INSTRUCTION: From the entries below, reproduce exactly the line containing "add('back_pad', backPad(), fabric);", the line containing "bpy.data.objects.remove(obj)", and every line in between, with nothing added.

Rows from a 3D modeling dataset
▽

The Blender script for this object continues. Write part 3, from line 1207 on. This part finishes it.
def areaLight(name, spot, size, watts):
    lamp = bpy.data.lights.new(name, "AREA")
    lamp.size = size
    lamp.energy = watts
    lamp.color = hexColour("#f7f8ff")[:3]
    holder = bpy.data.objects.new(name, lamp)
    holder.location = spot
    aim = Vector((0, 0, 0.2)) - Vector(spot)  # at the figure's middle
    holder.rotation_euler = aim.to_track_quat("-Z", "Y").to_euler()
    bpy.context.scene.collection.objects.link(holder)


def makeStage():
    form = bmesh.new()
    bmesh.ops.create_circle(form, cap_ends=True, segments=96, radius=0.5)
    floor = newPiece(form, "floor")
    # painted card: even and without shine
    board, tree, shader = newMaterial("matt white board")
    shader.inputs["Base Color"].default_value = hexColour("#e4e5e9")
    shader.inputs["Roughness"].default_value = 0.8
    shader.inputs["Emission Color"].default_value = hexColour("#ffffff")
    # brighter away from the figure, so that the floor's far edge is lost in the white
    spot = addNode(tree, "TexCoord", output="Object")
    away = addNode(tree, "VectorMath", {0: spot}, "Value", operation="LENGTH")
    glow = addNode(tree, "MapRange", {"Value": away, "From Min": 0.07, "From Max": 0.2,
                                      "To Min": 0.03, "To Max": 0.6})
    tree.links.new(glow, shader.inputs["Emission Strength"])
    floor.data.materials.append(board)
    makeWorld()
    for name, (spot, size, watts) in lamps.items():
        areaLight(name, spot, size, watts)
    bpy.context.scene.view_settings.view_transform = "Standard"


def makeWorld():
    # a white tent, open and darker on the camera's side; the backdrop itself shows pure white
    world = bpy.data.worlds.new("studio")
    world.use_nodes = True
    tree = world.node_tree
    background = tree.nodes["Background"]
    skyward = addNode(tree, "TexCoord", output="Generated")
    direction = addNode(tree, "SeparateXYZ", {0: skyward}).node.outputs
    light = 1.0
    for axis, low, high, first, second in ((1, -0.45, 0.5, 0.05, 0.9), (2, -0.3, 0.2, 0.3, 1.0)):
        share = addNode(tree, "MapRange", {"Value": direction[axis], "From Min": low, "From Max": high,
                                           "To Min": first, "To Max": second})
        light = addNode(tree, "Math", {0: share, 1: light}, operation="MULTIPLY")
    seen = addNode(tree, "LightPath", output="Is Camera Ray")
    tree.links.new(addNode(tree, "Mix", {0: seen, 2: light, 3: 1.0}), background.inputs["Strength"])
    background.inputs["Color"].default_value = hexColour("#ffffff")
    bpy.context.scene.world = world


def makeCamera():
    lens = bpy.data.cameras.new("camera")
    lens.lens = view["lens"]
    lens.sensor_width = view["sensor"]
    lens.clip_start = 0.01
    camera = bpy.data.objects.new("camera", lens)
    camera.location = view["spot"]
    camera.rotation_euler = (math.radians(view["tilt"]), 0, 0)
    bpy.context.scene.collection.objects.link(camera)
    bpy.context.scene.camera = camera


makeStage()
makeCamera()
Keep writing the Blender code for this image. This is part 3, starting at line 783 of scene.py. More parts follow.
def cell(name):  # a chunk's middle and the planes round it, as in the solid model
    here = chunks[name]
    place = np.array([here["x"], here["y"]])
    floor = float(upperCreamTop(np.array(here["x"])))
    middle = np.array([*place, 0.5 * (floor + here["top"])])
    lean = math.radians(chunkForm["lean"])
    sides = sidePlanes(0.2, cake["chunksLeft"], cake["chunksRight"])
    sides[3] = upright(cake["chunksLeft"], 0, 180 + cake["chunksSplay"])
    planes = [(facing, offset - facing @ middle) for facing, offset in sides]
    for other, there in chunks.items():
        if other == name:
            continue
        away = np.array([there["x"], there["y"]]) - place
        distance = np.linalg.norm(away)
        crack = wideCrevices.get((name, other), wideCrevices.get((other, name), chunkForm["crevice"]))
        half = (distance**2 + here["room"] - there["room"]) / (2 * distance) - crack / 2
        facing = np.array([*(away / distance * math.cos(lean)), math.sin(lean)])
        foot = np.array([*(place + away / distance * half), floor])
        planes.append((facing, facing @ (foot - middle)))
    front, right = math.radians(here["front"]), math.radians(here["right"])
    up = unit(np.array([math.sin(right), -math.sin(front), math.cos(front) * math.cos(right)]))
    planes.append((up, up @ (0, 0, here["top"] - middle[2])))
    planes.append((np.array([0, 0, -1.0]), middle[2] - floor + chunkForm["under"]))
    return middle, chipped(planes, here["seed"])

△
▽

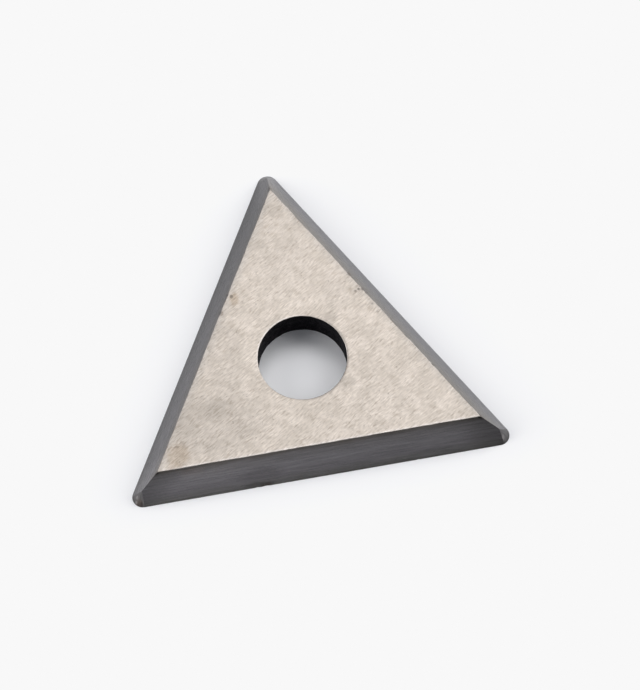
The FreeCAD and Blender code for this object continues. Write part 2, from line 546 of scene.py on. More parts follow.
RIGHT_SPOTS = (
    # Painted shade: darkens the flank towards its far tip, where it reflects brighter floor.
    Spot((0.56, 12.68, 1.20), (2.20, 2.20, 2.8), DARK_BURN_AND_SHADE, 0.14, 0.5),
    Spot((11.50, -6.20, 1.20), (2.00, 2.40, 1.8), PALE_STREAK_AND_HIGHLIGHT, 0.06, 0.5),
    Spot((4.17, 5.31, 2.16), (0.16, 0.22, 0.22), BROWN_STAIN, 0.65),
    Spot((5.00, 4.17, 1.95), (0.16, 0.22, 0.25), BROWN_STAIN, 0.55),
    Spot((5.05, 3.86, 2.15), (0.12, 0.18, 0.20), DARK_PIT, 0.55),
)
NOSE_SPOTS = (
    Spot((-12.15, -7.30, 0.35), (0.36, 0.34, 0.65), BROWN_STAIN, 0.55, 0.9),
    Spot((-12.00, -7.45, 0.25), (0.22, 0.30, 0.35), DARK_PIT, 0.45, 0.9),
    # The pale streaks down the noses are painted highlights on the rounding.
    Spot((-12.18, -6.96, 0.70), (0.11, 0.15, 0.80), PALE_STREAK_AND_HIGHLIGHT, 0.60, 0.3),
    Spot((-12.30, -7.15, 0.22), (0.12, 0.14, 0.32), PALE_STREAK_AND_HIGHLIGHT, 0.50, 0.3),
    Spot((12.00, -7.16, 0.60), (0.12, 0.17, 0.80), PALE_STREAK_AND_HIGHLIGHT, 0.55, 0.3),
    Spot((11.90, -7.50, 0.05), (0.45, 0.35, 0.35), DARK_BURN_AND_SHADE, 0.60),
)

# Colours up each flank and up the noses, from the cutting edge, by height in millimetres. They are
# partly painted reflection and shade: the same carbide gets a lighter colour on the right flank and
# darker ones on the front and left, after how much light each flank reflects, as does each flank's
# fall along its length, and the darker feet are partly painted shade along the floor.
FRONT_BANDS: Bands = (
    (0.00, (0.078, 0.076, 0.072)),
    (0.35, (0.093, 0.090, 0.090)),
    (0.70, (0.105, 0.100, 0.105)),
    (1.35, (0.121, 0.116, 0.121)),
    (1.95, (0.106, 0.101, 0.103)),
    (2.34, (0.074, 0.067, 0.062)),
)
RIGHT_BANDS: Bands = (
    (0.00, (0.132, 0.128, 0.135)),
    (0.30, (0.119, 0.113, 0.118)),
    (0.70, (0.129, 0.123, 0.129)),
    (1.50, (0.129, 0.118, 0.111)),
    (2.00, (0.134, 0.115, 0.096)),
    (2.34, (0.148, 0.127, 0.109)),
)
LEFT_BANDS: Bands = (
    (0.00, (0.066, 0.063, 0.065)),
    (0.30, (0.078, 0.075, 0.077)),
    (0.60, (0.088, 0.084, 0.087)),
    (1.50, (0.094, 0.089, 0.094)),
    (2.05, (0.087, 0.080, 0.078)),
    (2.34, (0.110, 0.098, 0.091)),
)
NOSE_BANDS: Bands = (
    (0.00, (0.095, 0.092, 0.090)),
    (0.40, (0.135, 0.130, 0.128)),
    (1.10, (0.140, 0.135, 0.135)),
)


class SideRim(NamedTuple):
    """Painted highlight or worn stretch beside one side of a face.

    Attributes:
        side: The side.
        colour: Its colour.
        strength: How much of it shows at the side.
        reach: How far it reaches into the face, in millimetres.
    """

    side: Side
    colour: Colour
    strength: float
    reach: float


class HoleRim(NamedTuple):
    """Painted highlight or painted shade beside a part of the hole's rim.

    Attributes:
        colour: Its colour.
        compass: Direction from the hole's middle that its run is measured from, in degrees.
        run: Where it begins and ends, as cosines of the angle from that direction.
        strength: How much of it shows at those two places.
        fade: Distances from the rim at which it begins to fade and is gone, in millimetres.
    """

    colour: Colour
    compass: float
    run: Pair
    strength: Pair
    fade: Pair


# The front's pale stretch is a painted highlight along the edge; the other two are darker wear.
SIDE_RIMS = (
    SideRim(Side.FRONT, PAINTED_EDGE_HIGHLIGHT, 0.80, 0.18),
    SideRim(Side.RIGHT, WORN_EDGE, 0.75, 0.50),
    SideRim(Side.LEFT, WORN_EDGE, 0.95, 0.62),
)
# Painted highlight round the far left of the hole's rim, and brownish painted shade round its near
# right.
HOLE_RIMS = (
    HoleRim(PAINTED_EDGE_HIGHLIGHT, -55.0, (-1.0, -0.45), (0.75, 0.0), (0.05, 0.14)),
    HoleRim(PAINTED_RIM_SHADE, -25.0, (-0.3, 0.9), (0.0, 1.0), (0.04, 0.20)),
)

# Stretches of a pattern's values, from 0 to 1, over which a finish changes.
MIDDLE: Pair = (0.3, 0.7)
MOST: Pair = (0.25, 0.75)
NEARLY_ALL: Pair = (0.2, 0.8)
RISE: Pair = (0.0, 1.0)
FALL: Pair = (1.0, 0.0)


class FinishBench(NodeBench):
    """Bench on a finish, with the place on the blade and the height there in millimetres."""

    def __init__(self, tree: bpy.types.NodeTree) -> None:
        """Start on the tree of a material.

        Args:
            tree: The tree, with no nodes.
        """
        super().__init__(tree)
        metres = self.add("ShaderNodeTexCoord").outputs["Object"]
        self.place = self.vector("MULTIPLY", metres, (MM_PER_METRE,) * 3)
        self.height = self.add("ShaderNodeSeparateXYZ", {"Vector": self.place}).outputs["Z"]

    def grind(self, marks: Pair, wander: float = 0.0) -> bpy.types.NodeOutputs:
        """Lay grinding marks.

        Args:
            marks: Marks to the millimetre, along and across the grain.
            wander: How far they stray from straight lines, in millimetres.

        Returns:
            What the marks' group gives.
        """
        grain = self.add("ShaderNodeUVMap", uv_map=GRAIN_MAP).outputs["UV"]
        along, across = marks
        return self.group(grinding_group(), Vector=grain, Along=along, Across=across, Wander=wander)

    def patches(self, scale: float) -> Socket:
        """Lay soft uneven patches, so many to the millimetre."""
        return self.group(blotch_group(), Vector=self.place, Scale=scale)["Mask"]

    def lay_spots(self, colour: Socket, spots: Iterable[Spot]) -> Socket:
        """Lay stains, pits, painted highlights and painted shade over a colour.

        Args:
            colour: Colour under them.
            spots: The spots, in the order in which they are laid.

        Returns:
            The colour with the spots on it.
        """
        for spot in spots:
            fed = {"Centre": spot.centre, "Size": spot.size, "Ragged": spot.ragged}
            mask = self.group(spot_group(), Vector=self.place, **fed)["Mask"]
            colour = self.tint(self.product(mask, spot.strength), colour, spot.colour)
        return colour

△
▽

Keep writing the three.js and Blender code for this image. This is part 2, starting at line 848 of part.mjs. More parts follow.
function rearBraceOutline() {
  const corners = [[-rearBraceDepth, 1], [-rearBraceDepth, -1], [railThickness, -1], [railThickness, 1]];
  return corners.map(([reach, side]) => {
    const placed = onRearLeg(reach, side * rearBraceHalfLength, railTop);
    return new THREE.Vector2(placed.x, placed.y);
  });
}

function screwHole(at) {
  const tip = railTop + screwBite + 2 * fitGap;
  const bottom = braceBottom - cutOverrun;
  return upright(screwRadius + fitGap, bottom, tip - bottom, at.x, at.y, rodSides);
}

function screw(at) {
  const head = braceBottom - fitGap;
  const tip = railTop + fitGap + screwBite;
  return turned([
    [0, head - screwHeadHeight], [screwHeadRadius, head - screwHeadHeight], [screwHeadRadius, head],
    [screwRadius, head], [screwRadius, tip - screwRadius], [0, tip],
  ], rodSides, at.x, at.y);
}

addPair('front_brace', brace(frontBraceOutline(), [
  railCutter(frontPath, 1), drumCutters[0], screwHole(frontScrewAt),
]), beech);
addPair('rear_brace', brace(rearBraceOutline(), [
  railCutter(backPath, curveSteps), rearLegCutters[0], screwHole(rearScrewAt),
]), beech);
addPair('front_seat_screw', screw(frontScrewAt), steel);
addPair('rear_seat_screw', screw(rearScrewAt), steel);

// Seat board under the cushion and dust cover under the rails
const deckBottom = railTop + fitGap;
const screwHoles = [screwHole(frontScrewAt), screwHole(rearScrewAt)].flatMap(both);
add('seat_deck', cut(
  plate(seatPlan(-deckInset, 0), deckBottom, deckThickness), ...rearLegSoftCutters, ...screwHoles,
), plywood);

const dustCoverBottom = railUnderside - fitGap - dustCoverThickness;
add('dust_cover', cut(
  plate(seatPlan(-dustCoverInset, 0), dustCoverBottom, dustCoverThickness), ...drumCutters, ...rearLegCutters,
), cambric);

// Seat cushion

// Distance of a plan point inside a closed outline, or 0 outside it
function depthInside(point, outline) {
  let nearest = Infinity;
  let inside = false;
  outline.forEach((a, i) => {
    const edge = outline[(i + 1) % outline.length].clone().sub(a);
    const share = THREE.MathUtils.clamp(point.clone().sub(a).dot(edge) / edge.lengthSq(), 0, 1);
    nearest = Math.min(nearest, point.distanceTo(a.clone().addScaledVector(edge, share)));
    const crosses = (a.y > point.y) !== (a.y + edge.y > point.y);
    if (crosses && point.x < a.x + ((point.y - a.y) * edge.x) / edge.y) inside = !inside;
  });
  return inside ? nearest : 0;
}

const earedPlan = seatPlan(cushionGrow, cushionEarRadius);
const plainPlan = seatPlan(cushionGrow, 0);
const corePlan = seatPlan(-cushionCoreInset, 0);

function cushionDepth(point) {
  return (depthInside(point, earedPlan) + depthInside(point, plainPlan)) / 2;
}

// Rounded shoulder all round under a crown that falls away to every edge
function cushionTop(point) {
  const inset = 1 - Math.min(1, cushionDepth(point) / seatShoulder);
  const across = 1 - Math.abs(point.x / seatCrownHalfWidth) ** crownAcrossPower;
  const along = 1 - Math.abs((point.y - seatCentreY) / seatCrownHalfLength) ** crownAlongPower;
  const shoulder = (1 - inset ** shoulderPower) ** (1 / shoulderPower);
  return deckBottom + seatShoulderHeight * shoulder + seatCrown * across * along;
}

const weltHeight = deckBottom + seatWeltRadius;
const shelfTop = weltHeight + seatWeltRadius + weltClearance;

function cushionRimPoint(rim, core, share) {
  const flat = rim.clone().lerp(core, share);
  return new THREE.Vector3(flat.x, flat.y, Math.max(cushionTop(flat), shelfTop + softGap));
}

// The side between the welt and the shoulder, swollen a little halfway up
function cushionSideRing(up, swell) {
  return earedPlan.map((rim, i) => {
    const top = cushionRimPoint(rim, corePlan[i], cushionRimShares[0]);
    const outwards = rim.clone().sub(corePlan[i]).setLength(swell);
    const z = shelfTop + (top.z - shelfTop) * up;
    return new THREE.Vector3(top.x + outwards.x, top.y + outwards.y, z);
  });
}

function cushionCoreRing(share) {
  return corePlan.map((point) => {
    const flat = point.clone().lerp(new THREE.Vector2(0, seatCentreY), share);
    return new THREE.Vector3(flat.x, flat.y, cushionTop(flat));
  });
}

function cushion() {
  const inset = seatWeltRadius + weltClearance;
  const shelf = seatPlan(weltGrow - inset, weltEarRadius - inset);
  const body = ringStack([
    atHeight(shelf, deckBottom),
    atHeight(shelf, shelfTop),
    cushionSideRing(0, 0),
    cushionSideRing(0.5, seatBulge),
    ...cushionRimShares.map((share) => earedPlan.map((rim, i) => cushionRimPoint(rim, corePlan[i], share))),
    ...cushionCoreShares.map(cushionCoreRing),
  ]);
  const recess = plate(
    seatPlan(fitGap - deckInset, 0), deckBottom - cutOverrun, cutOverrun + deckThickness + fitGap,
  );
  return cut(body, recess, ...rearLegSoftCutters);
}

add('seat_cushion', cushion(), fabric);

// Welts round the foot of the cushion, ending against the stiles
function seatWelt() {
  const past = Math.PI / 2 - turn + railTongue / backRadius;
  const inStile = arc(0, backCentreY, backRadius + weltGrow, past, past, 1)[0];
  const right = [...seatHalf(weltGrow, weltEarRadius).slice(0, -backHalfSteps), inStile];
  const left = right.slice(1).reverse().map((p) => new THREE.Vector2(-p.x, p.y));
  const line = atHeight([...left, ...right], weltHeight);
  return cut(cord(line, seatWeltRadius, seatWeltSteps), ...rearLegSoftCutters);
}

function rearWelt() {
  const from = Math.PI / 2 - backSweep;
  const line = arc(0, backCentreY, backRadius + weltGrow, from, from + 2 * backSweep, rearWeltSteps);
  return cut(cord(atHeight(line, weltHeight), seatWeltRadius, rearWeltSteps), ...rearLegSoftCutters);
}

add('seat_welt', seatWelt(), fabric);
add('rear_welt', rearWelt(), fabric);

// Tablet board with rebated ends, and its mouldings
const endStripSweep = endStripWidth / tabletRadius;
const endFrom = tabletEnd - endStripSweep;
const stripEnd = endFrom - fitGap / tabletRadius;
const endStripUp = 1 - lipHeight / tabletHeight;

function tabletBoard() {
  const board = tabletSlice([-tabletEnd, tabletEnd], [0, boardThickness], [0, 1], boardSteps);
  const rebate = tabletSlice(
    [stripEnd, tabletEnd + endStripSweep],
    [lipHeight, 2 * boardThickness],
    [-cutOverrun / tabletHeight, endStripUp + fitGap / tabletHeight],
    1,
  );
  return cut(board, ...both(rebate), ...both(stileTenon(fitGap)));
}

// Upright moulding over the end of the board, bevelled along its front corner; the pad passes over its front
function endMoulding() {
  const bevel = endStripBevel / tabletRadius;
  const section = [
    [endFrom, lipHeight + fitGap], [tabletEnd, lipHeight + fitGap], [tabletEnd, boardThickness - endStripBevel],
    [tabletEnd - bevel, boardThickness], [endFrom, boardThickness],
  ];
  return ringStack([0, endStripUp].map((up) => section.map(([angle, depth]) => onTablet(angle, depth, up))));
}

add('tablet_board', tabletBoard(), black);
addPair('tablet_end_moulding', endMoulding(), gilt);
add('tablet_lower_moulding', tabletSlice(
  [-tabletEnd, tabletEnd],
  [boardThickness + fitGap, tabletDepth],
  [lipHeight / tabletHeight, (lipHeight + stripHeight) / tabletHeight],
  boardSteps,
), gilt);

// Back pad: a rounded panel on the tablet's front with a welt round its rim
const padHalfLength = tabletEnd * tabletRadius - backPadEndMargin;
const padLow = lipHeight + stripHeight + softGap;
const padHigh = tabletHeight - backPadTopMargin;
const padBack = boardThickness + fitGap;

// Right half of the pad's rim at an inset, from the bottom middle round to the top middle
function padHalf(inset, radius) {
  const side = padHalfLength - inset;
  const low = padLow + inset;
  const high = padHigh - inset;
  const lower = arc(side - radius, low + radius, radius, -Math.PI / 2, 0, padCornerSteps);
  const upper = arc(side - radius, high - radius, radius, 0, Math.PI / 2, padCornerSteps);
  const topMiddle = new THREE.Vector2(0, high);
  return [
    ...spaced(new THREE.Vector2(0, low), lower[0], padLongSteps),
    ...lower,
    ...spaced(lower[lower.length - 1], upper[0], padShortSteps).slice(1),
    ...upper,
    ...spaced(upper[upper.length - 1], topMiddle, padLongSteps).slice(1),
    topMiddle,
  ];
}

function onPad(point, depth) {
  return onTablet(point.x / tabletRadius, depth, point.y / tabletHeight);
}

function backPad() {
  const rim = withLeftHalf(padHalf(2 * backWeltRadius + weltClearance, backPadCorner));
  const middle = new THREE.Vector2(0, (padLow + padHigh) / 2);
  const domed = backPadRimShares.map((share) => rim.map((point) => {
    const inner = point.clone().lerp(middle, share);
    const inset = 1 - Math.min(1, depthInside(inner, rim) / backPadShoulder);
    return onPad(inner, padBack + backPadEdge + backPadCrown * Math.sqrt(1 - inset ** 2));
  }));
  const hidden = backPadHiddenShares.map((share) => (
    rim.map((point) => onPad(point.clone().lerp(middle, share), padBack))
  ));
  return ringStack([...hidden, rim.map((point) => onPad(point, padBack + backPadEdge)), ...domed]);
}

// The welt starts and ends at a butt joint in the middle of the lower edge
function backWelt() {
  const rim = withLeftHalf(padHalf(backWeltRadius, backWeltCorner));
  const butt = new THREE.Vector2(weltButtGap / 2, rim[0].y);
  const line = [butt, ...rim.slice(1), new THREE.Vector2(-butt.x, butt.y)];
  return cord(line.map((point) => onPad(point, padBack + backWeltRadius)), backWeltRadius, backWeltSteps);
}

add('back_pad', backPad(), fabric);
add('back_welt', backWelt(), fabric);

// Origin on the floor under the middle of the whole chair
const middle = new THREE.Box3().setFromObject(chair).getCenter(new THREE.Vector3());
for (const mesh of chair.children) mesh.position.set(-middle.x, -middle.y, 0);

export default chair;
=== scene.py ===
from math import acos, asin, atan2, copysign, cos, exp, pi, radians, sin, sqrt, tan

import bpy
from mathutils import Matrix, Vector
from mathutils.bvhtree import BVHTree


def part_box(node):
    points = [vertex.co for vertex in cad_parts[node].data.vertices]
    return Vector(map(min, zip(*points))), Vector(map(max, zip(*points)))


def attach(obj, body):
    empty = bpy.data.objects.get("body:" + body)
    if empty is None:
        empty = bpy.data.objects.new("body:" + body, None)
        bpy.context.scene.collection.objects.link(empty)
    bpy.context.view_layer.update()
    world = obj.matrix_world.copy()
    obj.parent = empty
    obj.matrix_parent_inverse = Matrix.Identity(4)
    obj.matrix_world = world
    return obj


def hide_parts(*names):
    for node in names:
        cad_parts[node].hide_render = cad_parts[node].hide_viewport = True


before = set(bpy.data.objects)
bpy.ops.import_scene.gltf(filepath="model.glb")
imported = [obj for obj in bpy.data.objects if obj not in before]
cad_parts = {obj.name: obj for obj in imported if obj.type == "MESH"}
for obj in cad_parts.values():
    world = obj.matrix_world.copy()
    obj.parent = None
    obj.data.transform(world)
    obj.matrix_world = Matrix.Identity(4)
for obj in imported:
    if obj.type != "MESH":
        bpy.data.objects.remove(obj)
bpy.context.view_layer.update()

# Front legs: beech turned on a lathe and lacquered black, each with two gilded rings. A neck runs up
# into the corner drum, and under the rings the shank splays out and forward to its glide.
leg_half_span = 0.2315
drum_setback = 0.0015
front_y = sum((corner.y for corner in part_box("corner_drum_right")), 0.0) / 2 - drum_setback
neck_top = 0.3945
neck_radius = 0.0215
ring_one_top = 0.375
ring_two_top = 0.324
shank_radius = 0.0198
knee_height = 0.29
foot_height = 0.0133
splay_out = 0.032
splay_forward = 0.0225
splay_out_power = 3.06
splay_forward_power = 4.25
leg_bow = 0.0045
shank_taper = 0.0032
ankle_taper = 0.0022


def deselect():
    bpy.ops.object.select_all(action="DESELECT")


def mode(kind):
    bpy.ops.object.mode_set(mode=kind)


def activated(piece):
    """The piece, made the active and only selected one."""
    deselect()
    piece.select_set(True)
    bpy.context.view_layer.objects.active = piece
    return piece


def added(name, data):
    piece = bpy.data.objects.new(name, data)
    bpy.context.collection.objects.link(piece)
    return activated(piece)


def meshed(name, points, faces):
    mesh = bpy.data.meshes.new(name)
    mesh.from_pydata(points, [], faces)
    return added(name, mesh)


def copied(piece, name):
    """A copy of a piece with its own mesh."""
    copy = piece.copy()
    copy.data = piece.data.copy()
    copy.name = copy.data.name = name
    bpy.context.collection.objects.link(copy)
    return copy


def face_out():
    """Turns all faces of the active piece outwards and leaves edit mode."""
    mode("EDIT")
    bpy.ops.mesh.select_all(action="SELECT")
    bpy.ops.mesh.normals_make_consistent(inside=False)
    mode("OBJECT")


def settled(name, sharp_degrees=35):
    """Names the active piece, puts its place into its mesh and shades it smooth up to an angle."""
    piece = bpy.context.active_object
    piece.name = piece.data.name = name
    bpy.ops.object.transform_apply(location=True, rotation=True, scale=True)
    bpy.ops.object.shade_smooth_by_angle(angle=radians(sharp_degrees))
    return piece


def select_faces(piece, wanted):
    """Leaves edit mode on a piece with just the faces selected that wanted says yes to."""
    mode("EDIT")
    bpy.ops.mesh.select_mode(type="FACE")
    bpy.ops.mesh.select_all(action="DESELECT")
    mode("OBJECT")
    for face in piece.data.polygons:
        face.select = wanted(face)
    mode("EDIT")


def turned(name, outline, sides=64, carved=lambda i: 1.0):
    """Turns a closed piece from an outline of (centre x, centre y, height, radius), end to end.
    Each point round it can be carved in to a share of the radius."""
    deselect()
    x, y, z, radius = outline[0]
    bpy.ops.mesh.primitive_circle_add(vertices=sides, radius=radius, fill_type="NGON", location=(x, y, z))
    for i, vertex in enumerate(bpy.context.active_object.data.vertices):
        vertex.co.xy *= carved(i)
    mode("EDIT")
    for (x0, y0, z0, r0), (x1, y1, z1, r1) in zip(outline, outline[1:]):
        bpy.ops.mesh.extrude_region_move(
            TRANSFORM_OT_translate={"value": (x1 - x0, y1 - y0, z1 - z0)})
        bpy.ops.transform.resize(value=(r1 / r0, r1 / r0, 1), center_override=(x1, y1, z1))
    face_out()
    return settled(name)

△

CORRECT OUTPUT:
add('back_pad', backPad(), fabric);
add('back_welt', backWelt(), fabric);

// Origin on the floor under the middle of the whole chair
const middle = new THREE.Box3().setFromObject(chair).getCenter(new THREE.Vector3());
for (const mesh of chair.children) mesh.position.set(-middle.x, -middle.y, 0);

export default chair;
=== scene.py ===
from math import acos, asin, atan2, copysign, cos, exp, pi, radians, sin, sqrt, tan

import bpy
from mathutils import Matrix, Vector
from mathutils.bvhtree import BVHTree


def part_box(node):
    points = [vertex.co for vertex in cad_parts[node].data.vertices]
    return Vector(map(min, zip(*points))), Vector(map(max, zip(*points)))


def attach(obj, body):
    empty = bpy.data.objects.get("body:" + body)
    if empty is None:
        empty = bpy.data.objects.new("body:" + body, None)
        bpy.context.scene.collection.objects.link(empty)
    bpy.context.view_layer.update()
    world = obj.matrix_world.copy()
    obj.parent = empty
    obj.matrix_parent_inverse = Matrix.Identity(4)
    obj.matrix_world = world
    return obj


def hide_parts(*names):
    for node in names:
        cad_parts[node].hide_render = cad_parts[node].hide_viewport = True


before = set(bpy.data.objects)
bpy.ops.import_scene.gltf(filepath="model.glb")
imported = [obj for obj in bpy.data.objects if obj not in before]
cad_parts = {obj.name: obj for obj in imported if obj.type == "MESH"}
for obj in cad_parts.values():
    world = obj.matrix_world.copy()
    obj.parent = None
    obj.data.transform(world)
    obj.matrix_world = Matrix.Identity(4)
for obj in imported:
    if obj.type != "MESH":
        bpy.data.objects.remove(obj)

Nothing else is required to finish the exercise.